Your task is to quote exactly the run of lines that starts at the line containing "obj.parent = empty" and ends at the line containing "before = set(bpy.data.objects)", including both.

### [INFORMATION PROVIDED]
- - -
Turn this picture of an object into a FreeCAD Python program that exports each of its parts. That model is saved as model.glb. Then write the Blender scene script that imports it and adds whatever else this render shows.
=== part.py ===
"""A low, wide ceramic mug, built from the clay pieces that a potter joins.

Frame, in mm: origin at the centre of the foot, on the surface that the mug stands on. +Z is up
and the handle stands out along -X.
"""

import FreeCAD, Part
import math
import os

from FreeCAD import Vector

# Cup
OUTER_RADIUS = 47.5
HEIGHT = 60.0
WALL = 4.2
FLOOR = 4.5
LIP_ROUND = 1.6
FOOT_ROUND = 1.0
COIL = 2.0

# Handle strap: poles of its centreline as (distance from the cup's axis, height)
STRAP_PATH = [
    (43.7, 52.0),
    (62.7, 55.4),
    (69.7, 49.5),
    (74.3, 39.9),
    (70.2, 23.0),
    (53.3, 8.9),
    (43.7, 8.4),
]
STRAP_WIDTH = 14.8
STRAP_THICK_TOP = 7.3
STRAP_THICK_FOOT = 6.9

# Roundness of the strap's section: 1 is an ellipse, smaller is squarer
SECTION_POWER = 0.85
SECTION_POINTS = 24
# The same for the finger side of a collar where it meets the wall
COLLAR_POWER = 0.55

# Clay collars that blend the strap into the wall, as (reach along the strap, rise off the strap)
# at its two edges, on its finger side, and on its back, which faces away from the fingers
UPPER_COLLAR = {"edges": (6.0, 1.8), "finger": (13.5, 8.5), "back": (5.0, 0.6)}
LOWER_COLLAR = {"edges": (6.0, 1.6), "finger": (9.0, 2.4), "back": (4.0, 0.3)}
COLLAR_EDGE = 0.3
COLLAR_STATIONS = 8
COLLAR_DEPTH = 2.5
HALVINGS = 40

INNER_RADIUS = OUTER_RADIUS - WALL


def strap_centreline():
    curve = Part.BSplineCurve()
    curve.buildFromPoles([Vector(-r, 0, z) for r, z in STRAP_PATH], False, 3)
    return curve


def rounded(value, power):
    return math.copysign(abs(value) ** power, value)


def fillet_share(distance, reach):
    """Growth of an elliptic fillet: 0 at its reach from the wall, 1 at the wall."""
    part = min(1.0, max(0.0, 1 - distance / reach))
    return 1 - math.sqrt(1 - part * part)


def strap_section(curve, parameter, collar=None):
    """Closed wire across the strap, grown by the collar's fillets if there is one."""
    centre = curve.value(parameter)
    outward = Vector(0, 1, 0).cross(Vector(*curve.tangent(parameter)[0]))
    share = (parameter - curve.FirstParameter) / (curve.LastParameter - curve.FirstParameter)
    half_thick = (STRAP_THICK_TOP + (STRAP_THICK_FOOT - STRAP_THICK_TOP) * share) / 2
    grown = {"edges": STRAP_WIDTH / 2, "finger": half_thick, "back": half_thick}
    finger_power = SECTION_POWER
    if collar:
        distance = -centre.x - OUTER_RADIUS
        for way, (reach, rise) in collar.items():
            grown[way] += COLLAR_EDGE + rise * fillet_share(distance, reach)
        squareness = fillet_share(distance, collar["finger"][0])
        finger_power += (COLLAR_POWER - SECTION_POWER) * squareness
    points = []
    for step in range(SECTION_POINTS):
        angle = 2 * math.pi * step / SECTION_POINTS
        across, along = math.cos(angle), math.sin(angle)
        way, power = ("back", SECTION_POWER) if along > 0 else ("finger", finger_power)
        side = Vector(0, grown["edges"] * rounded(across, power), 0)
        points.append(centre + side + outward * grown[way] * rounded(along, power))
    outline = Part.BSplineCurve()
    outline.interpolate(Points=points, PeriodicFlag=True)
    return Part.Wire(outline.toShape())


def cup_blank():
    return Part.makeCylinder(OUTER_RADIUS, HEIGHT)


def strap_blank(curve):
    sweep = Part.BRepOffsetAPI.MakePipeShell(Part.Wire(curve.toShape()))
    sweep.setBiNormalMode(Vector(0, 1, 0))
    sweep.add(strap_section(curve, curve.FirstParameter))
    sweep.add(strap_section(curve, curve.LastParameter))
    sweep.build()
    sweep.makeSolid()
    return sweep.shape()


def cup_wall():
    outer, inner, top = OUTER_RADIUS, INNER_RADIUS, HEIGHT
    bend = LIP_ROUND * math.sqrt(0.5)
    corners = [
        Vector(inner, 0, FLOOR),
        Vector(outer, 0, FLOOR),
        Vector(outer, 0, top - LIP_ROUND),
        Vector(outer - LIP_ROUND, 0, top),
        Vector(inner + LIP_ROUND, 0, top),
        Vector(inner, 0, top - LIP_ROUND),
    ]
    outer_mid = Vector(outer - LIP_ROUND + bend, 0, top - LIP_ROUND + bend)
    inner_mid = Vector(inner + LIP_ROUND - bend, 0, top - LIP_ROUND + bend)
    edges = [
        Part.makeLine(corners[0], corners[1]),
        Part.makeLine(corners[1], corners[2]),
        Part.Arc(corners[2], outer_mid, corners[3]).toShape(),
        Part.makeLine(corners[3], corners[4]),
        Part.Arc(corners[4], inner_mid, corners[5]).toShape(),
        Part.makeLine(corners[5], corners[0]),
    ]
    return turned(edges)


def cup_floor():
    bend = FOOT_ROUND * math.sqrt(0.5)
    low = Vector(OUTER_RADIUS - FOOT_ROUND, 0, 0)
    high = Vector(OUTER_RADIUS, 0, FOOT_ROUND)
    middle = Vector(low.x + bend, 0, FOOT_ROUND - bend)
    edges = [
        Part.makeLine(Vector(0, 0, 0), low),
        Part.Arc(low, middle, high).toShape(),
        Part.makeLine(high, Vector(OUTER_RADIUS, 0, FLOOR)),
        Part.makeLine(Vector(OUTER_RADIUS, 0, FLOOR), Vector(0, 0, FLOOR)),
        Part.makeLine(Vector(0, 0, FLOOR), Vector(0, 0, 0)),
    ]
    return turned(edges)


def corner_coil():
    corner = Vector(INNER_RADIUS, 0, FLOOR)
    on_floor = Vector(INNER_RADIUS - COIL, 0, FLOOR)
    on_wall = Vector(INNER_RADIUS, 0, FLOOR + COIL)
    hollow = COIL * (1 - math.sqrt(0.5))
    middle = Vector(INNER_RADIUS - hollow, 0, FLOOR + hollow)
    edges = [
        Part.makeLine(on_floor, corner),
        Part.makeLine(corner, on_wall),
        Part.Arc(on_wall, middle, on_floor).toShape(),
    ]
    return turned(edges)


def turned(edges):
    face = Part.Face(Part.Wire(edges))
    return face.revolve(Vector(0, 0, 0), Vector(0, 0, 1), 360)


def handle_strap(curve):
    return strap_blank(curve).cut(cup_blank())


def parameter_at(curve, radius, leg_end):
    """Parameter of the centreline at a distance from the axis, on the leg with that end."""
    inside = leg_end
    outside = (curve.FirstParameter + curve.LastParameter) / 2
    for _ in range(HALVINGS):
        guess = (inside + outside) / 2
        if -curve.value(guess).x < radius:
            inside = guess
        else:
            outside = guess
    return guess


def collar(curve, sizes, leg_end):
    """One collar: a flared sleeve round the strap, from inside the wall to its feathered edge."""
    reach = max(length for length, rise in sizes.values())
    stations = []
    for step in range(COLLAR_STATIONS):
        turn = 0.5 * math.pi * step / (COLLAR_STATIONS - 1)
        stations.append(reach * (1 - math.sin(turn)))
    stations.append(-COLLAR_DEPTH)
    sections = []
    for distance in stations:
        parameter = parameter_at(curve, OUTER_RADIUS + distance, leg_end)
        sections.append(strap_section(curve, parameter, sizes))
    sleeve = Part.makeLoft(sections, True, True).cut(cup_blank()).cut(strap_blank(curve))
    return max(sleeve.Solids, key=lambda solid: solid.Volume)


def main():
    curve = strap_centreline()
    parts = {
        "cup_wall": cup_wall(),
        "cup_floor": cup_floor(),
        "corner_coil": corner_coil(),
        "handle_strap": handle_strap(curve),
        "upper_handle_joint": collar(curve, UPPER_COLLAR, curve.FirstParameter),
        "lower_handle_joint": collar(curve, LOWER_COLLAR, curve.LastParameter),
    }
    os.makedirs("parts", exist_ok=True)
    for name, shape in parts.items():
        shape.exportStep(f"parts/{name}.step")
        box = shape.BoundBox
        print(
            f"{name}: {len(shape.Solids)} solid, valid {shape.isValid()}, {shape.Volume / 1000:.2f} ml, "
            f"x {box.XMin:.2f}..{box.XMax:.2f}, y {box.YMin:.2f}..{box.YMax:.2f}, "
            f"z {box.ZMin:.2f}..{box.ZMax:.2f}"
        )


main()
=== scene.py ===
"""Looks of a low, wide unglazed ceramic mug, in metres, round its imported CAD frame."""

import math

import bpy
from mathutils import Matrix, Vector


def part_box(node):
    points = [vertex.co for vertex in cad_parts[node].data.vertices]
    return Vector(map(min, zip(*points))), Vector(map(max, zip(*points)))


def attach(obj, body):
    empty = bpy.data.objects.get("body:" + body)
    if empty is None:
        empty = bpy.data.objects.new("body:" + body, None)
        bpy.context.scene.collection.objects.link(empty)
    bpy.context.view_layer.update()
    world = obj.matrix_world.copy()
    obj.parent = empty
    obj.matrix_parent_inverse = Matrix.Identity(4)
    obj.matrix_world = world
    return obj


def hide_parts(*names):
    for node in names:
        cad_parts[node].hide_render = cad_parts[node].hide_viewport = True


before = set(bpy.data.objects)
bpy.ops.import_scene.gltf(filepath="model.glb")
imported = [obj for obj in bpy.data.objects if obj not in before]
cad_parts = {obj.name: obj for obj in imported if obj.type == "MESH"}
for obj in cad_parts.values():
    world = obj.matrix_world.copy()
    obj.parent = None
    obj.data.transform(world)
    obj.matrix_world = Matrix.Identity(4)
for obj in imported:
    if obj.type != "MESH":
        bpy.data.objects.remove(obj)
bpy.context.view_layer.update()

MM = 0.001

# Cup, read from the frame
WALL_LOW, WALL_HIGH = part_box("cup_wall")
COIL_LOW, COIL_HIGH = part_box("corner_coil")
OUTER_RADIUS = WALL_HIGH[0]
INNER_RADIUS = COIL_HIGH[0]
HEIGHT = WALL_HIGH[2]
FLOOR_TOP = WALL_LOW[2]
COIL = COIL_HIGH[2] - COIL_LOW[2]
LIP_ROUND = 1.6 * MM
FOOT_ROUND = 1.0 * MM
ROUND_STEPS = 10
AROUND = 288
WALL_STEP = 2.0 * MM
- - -
### [EXPECTED ANSWER]
    obj.parent = empty
    obj.matrix_parent_inverse = Matrix.Identity(4)
    obj.matrix_world = world
    return obj


def hide_parts(*names):
    for node in names:
        cad_parts[node].hide_render = cad_parts[node].hide_viewport = True


before = set(bpy.data.objects)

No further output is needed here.